JOB> Copy every line, leaving nothing out and adding nothing.

STORED ROWS>
-.-.-
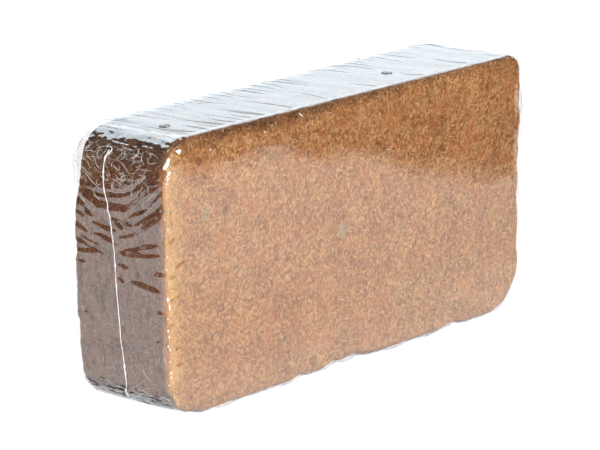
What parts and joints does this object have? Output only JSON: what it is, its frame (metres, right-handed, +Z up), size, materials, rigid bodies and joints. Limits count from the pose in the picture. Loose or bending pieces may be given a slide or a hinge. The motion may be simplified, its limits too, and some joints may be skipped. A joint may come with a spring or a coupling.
{
  "type": "coconut coir bale",
  "caption": "Rectangular pressed brick of coconut coir with rounded corners, sealed in clear shrink film, standing on its long edge.",
  "frame": {"origin": "middle of the base that the bale stands on", "axes": "+X along the bale's length, +Y through its thickness from the broad face seen first to the one behind, +Z up"},
  "size_m": [0.206, 0.0466, 0.1024],
  "materials": {
    "coir": "dry pressed fibre and pith, matt and crumbly",
    "film": "clear glossy shrink film, wrinkled"
  },
  "bodies": {
    "root": {"coir_bale": "coir", "shrink_film": "film"}
  },
  "joints": []
}
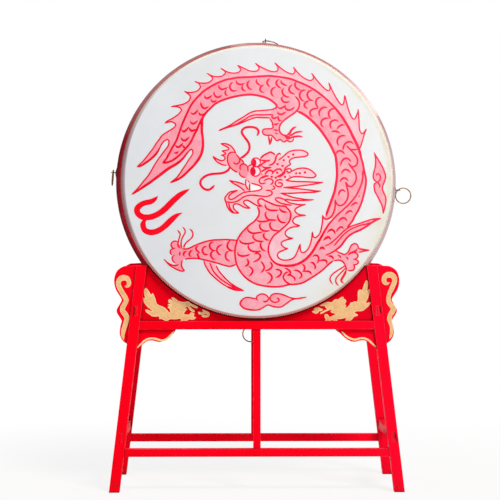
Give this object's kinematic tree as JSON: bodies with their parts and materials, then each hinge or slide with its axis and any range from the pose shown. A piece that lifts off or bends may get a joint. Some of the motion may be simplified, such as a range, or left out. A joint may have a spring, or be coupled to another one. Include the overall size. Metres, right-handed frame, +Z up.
{
  "type": "chinese barrel drum",
  "caption": "Large barrel drum with nailed hides and ring handles, on edge in the saddle of a splayed red wooden stand with scalloped boards.",
  "frame": {"origin": "on the floor, in the middle of the ground that the drum and its stand cover", "axes": "+Z up, -Y towards the listener in front of the painted head, +X to that listener's right"},
  "size_m": [1.1571, 0.56, 1.7112],
  "materials": {
    "red_paint": "glossy red enamel over wood",
    "shell_lacquer": "dark brown-red lacquer, high gloss",
    "hide": "scraped whitened hide, satin",
    "dark_iron": "dull, dark brown",
    "coppered_ring": "worn copper brown",
    "spring_steel": "bare steel wire"
  },
  "bodies": {
    "stand": {"front_left_leg": "red_paint", "front_right_leg": "red_paint", "rear_left_leg": "red_paint", "rear_right_leg": "red_paint", "front_rail": "red_paint", "rear_rail": "red_paint", "front_stretcher": "red_paint", "rear_stretcher": "red_paint", "front_centre_post": "red_paint", "rear_centre_post": "red_paint", "front_apron": "red_paint", "rear_apron": "red_paint", "front_left_ear": "red_paint", "front_right_ear": "red_paint", "rear_left_ear": "red_paint", "rear_right_ear": "red_paint", "front_left_bracket": "red_paint", "front_right_bracket": "red_paint", "rear_left_bracket": "red_paint", "rear_right_bracket": "red_paint", "left_side_rail": "red_paint", "right_side_rail": "red_paint", "left_side_stretcher": "red_paint", "right_side_stretcher": "red_paint"},
    "drum": {"drum_shell": "shell_lacquer", "front_head": "hide", "rear_head": "hide", "right_handle_plate": "dark_iron", "top_handle_plate": "dark_iron", "left_handle_plate": "dark_iron", "bottom_handle_plate": "dark_iron", "right_eye_pin": "dark_iron", "top_eye_pin": "dark_iron", "left_eye_pin": "dark_iron", "bottom_eye_pin": "dark_iron", "left_sound_spring": "spring_steel", "right_sound_spring": "spring_steel", "left_lower_spring_eye": "dark_iron", "left_upper_spring_eye": "dark_iron", "right_lower_spring_eye": "dark_iron", "right_upper_spring_eye": "dark_iron"},
    "ring_right": {"right_ring": "coppered_ring"},
    "ring_top": {"top_ring": "coppered_ring"},
    "ring_left": {"left_ring": "coppered_ring"},
    "ring_bottom": {"bottom_ring": "coppered_ring"}
  },
  "joints": [
    {"name": "drum_lift", "type": "slide", "parent": "stand", "child": "drum", "axis": [0, 0, 1], "range_m": [0, 0.3]},
    {"name": "right_ring_swing", "type": "hinge", "parent": "drum", "child": "ring_right", "pos_m": [0.52658, 0, 1.12769], "axis": [-0.048, 0, -0.9988], "range_deg": [-90, 90]},
    {"name": "top_ring_swing", "type": "hinge", "parent": "drum", "child": "ring_top", "pos_m": [0.01565, 0, 1.70165], "axis": [0.9977, 0, -0.068], "range_deg": [0, 180]},
    {"name": "left_ring_swing", "type": "hinge", "parent": "drum", "child": "ring_left", "pos_m": [-0.56904, 0, 1.19518], "axis": [0.075, 0, 0.9972], "range_deg": [-180, 0]},
    {"name": "bottom_ring_swing", "type": "hinge", "parent": "drum", "child": "ring_bottom", "pos_m": [-0.04228, 0, 0.60551], "axis": [-0.9993, 0, 0.0375], "range_deg": [-90, 90]}
  ]
}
-.-.-
TASK OUTPUT>
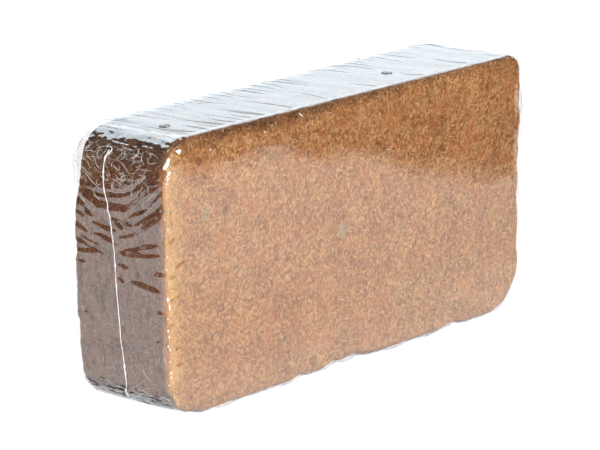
What parts and joints does this object have? Output only JSON: what it is, its frame (metres, right-handed, +Z up), size, materials, rigid bodies and joints. Limits count from the pose in the picture. Loose or bending pieces may be given a slide or a hinge. The motion may be simplified, its limits too, and some joints may be skipped. A joint may come with a spring or a coupling.
{
  "type": "coconut coir bale",
  "caption": "Rectangular pressed brick of coconut coir with rounded corners, sealed in clear shrink film, standing on its long edge.",
  "frame": {"origin": "middle of the base that the bale stands on", "axes": "+X along the bale's length, +Y through its thickness from the broad face seen first to the one behind, +Z up"},
  "size_m": [0.206, 0.0466, 0.1024],
  "materials": {
    "coir": "dry pressed fibre and pith, matt and crumbly",
    "film": "clear glossy shrink film, wrinkled"
  },
  "bodies": {
    "root": {"coir_bale": "coir", "shrink_film": "film"}
  },
  "joints": []
}
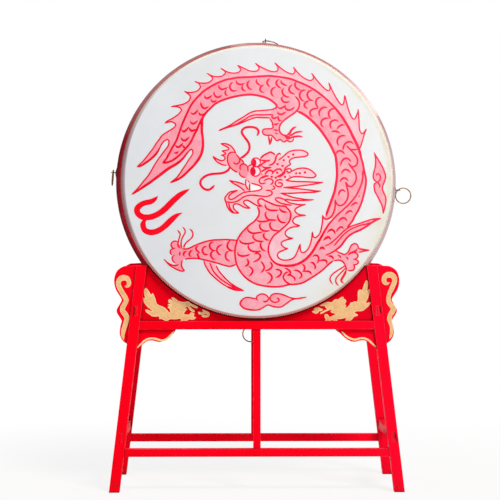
Give this object's kinematic tree as JSON: bodies with their parts and materials, then each hinge or slide with its axis and any range from the pose shown. A piece that lifts off or bends may get a joint. Some of the motion may be simplified, such as a range, or left out. A joint may have a spring, or be coupled to another one. Include the overall size. Metres, right-handed frame, +Z up.
{
  "type": "chinese barrel drum",
  "caption": "Large barrel drum with nailed hides and ring handles, on edge in the saddle of a splayed red wooden stand with scalloped boards.",
  "frame": {"origin": "on the floor, in the middle of the ground that the drum and its stand cover", "axes": "+Z up, -Y towards the listener in front of the painted head, +X to that listener's right"},
  "size_m": [1.1571, 0.56, 1.7112],
  "materials": {
    "red_paint": "glossy red enamel over wood",
    "shell_lacquer": "dark brown-red lacquer, high gloss",
    "hide": "scraped whitened hide, satin",
    "dark_iron": "dull, dark brown",
    "coppered_ring": "worn copper brown",
    "spring_steel": "bare steel wire"
  },
  "bodies": {
    "stand": {"front_left_leg": "red_paint", "front_right_leg": "red_paint", "rear_left_leg": "red_paint", "rear_right_leg": "red_paint", "front_rail": "red_paint", "rear_rail": "red_paint", "front_stretcher": "red_paint", "rear_stretcher": "red_paint", "front_centre_post": "red_paint", "rear_centre_post": "red_paint", "front_apron": "red_paint", "rear_apron": "red_paint", "front_left_ear": "red_paint", "front_right_ear": "red_paint", "rear_left_ear": "red_paint", "rear_right_ear": "red_paint", "front_left_bracket": "red_paint", "front_right_bracket": "red_paint", "rear_left_bracket": "red_paint", "rear_right_bracket": "red_paint", "left_side_rail": "red_paint", "right_side_rail": "red_paint", "left_side_stretcher": "red_paint", "right_side_stretcher": "red_paint"},
    "drum": {"drum_shell": "shell_lacquer", "front_head": "hide", "rear_head": "hide", "right_handle_plate": "dark_iron", "top_handle_plate": "dark_iron", "left_handle_plate": "dark_iron", "bottom_handle_plate": "dark_iron", "right_eye_pin": "dark_iron", "top_eye_pin": "dark_iron", "left_eye_pin": "dark_iron", "bottom_eye_pin": "dark_iron", "left_sound_spring": "spring_steel", "right_sound_spring": "spring_steel", "left_lower_spring_eye": "dark_iron", "left_upper_spring_eye": "dark_iron", "right_lower_spring_eye": "dark_iron", "right_upper_spring_eye": "dark_iron"},
    "ring_right": {"right_ring": "coppered_ring"},
    "ring_top": {"top_ring": "coppered_ring"},
    "ring_left": {"left_ring": "coppered_ring"},
    "ring_bottom": {"bottom_ring": "coppered_ring"}
  },
  "joints": [
    {"name": "drum_lift", "type": "slide", "parent": "stand", "child": "drum", "axis": [0, 0, 1], "range_m": [0, 0.3]},
    {"name": "right_ring_swing", "type": "hinge", "parent": "drum", "child": "ring_right", "pos_m": [0.52658, 0, 1.12769], "axis": [-0.048, 0, -0.9988], "range_deg": [-90, 90]},
    {"name": "top_ring_swing", "type": "hinge", "parent": "drum", "child": "ring_top", "pos_m": [0.01565, 0, 1.70165], "axis": [0.9977, 0, -0.068], "range_deg": [0, 180]},
    {"name": "left_ring_swing", "type": "hinge", "parent": "drum", "child": "ring_left", "pos_m": [-0.56904, 0, 1.19518], "axis": [0.075, 0, 0.9972], "range_deg": [-180, 0]},
    {"name": "bottom_ring_swing", "type": "hinge", "parent": "drum", "child": "ring_bottom", "pos_m": [-0.04228, 0, 0.60551], "axis": [-0.9993, 0, 0.0375], "range_deg": [-90, 90]}
  ]
}